Binlerce yıllık geçmişi ile Ege'nin büyülü yeri. Tarih boyunca da dolu dolu yaşanmışlık sayesinde en asil haliyle hayran barakıyor kendine. Keşke Bodrum'u daha erken tanısaydım diyorum. Nereye baksanız masmavi renk yine de anlamlı haliyle yansıyor yüzünüze.
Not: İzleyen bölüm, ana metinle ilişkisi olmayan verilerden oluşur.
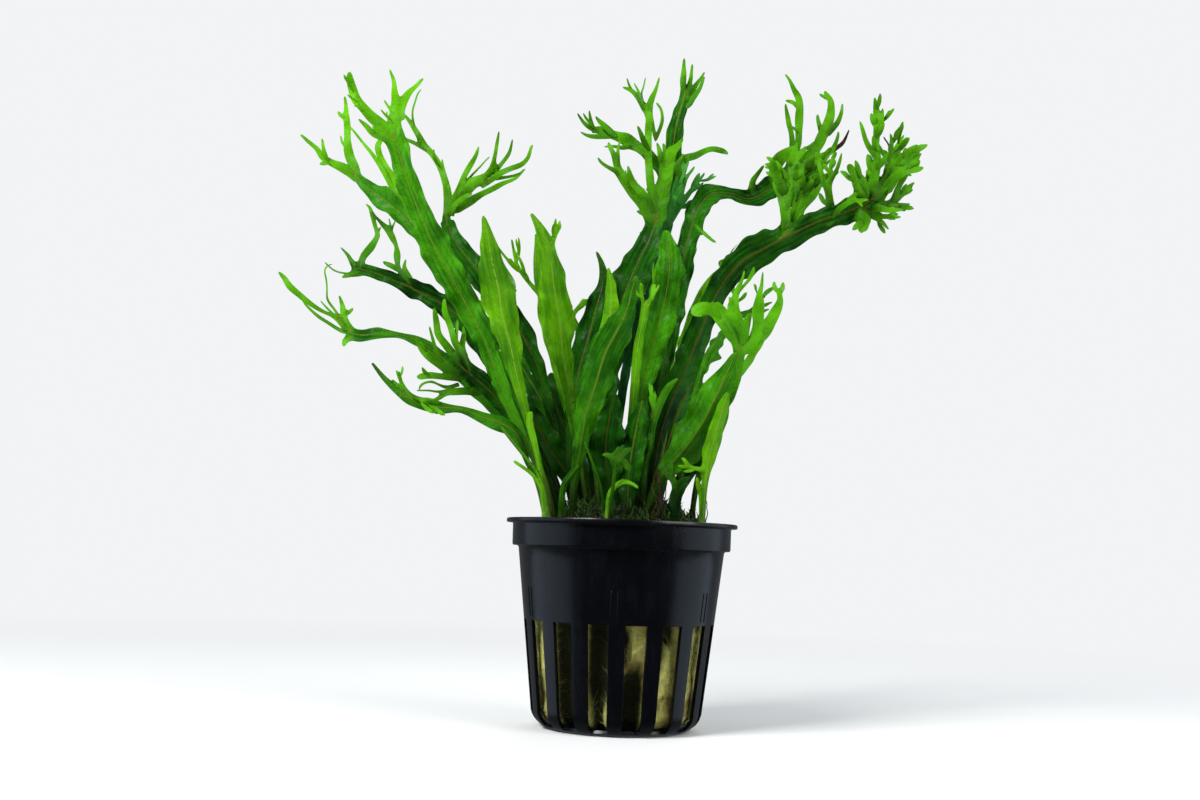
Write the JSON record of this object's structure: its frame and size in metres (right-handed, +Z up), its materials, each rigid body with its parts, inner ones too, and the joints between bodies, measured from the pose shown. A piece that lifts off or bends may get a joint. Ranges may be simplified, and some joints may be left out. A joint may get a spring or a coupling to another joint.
{
  "type": "potted windelov java fern",
  "caption": "Crested aquatic fern clump growing from a rhizome and mossy root mat in a round slotted net pot filled with stone wool.",
  "frame": {"origin": "centre of the pot's flat base, on the surface that it stands on", "axes": "+Z up along the pot's axis, +X to the right and +Y away from the side that the picture shows"},
  "size_m": [0.154, 0.0869, 0.1701],
  "materials": {
    "black_plastic": "glossy black injection-moulded plastic with fine scuffs and a damp sheen",
    "stone_wool": "yellow-olive mineral fibre, matt and damp, with brown stains",
    "moss": "dark green-brown moss and fine root hair",
    "rhizome_skin": "dark brown scaly rhizome and roots",
    "leaf_lime": "young lime-green leaf, smooth, slightly translucent",
    "leaf_bright": "bright green leaf with a pale midrib, satin",
    "leaf_mid": "mid-green leaf with a tan midrib, satin",
    "leaf_dark": "dark green mature leaf with a brown midrib, satin",
    "leaf_teal": "blue-green leaf seen from its underside, satin"
  },
  "bodies": {
    "root": {"aerial_root": "rhizome_skin", "frond_back_blade_center": "leaf_dark", "frond_back_blade_left": "leaf_dark", "frond_back_center": "leaf_dark", "frond_back_left": "leaf_mid", "frond_back_lime_crest": "leaf_lime", "frond_back_right": "leaf_bright", "frond_bright_center": "leaf_lime", "frond_bright_center_back": "leaf_lime", "frond_bright_center_small": "leaf_lime", "frond_center_broad": "leaf_dark", "frond_center_dark_left": "leaf_dark", "frond_center_dark_low": "leaf_dark", "frond_center_front": "leaf_bright", "frond_center_lime_crest": "leaf_lime", "frond_center_mid_low": "leaf_mid", "frond_center_tall": "leaf_mid", "frond_center_thin_bright": "leaf_bright", "frond_front_curl": "leaf_lime", "frond_front_fiddle": "leaf_lime", "frond_front_small_crest": "leaf_bright", "frond_front_stem": "leaf_bright", "frond_front_thin": "leaf_lime", "frond_left_bright": "leaf_lime", "frond_left_dark_inner": "leaf_dark", "frond_left_dark_long": "leaf_dark", "frond_left_dark_low": "leaf_dark", "frond_left_forked": "leaf_dark", "frond_left_low": "leaf_mid", "frond_left_low_long": "leaf_mid", "frond_left_mid_crest": "leaf_dark", "frond_left_short": "leaf_bright", "frond_left_stems": "leaf_mid", "frond_left_tall": "leaf_bright", "frond_left_upper": "leaf_mid", "frond_pale_stalk": "leaf_lime", "frond_right_arch_upper": "leaf_dark", "frond_right_big_arch": "leaf_dark", "frond_right_center_column": "leaf_bright", "frond_right_club": "leaf_bright", "frond_right_dark_inner": "leaf_dark", "frond_right_dark_low": "leaf_dark", "frond_right_dark_under": "leaf_dark", "frond_right_lime": "leaf_lime", "frond_right_lower": "leaf_bright", "frond_right_mid_crest": "leaf_bright", "frond_right_sliver": "leaf_lime", "frond_right_stem": "leaf_lime", "frond_teal_crest": "leaf_teal", "moss_and_root_mat": "moss", "net_pot": "black_plastic", "rhizome": "rhizome_skin", "stone_wool_plug": "stone_wool"}
  },
  "joints": []
}
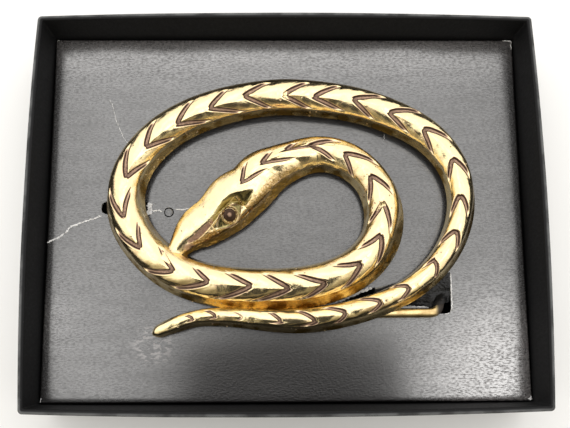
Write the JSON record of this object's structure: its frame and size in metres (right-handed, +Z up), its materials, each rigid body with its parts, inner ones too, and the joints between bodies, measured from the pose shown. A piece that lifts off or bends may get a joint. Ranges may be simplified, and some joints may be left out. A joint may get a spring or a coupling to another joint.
{
  "type": "snake belt buckle in gift box",
  "caption": "Domed cast snake belt buckle, coiled in two ovals with V-marked scales, on a black card insert in an open card box.",
  "frame": {"origin": "middle of the underside of the box", "axes": "+X to the right along the box's long side, +Y to its far side as it is read, +Z up out of the open box"},
  "size_m": [0.1236, 0.0966, 0.0225],
  "materials": {
    "cast_brass": "polished, dark patina in the grooves",
    "drawn_brass": "satin",
    "grained_card": "glossy leather-grained black paper on card",
    "box_board": "satin black paper on board"
  },
  "bodies": {
    "root": {"snake_casting": "cast_brass", "belt_loop": "drawn_brass", "hook_post": "drawn_brass", "insert_card": "grained_card", "box_tray": "box_board"}
  },
  "joints": []
}
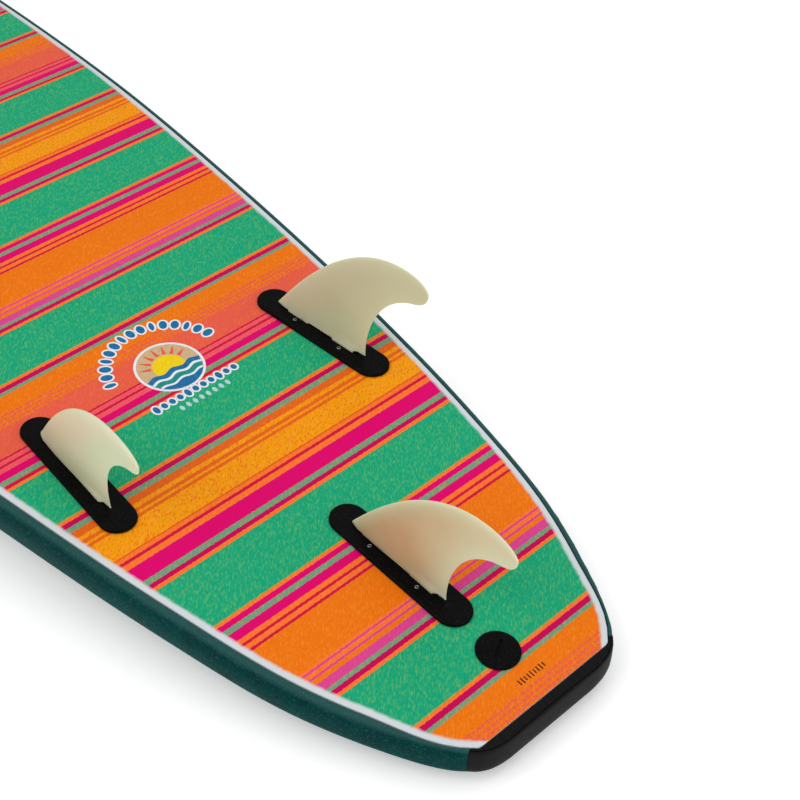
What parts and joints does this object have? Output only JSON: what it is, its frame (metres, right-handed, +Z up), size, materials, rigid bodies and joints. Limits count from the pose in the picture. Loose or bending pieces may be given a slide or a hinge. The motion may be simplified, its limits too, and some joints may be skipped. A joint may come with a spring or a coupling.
{
  "type": "surfboard",
  "caption": "Soft-top foam surfboard with a printed slick bottom, squared tail, removable fins in screwed plates and a leash plug.",
  "frame": {"origin": "under the middle of the board's length and width, on the plane it lies on, deck side down", "axes": "+X along the board towards the tail, +Y towards the left rail as seen from above with the bottom face up, +Z up, out of the bottom face"},
  "size_m": [2.438, 0.585, 0.2063],
  "materials": {
    "printed_slick": "striped print under a satin plastic sheet, with a white margin",
    "foam_sheet": "soft closed-cell foam sheet",
    "foam_core": "beaded foam",
    "foam_skin": "pebbled soft foam",
    "stringer_wood": "bare laminated wood",
    "black_plastic": "fine moulded grain",
    "bumper_foam": "dense moulded foam",
    "fin_plastic": "cream translucent moulding with a soft sheen",
    "screw_steel": "stainless"
  },
  "bodies": {
    "board": {"bottom_slick": "printed_slick", "bottom_backing": "foam_sheet", "tail_bumper": "bumper_foam", "deck_skin": "foam_skin", "deck_skin_tail": "foam_skin", "rail_skin_left": "foam_skin", "rail_skin_right": "foam_skin", "stringer_centre": "stringer_wood", "stringer_left": "stringer_wood", "stringer_right": "stringer_wood", "core_inner_left": "foam_core", "core_inner_right": "foam_core", "core_outer_left": "foam_core", "core_outer_right": "foam_core", "fin_plate_centre": "black_plastic", "fin_plate_left": "black_plastic", "fin_plate_right": "black_plastic", "grub_screw_centre_rear": "screw_steel", "grub_screw_centre_front": "screw_steel", "grub_screw_left_rear": "screw_steel", "grub_screw_left_front": "screw_steel", "grub_screw_right_rear": "screw_steel", "grub_screw_right_front": "screw_steel", "leash_cap": "black_plastic", "leash_plug": "black_plastic", "leash_bar": "screw_steel"},
    "centre_fin": {"fin_centre": "fin_plastic"},
    "left_fin": {"fin_left": "fin_plastic"},
    "right_fin": {"fin_right": "fin_plastic"}
  },
  "joints": [
    {"name": "centre_fin_slide", "type": "slide", "parent": "board", "child": "centre_fin", "axis": [0.1105, 0, 0.9939], "range_m": [0, 0.04]},
    {"name": "left_fin_slide", "type": "slide", "parent": "board", "child": "left_fin", "axis": [0.0707, 0.0695, 0.9951], "range_m": [0, 0.04]},
    {"name": "right_fin_slide", "type": "slide", "parent": "board", "child": "right_fin", "axis": [0.0707, -0.0695, 0.9951], "range_m": [0, 0.04]}
  ]
}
Tarih boyunca pek çok uygarlığı misafir etmiş Bodrum. Halikarnas denilince tarihçiler neden bahsedildiğini hemen anlar şüphesiz. M.Ö. 1100 yılların öncesinde yapılmış olan kale kalıntılarıyla karşılaşırlar gelenleri. " Tarihin Babası" olarak tanınan Herodot, Halikarnas'ta doğmuştur. Bolgede tarıh adına ılk yapı Aziz Peter (St. Peter) Kalesi'nin bulunduğu şimdiki küçük kayalık ada oluşmuş. Ne varki Halikarnas hakkında pek de açık bilgiler yok. Halikarnas hakkındaki ilk bilgiler M.Ö. 7. yüzyıla kadar dayanıyor. Karyalılar olarak bilinen bölge yerlilerinin yoğun ve şiddetli saldırılarından kendilerini korumak zorunda kalmışlar bir süre. Homeros "İlyada"sında Karyalılar'dan "dil barbarları" diye söz ederlermiş. (Birçok dilbilimci, Bodrum'un da içinde bulunduğu bölgedeki lehçenin Türkiye'nin batısındaki en kaba lehçe olduğunu belirtmiştir). Bu lehçe konusu beni hem şaşırttı hem de meraklandırdı. Eski tarihçiler, Karyalılar’ın Yunanlılar'a, miğferlerinin üstündeki sorgucu nasıl takacaklarını ve önceleri omuz hizasına savrularak kullanılmakta olan kalkan kabzasını nasıl kullamalarını sağlamışlar. Tarih okumak, araştırmak geçmişte yaşamış toplumların neler yaptıklarını ve bu döneme kadar nelerin değiştiğini en açık haliyle gösteriyor.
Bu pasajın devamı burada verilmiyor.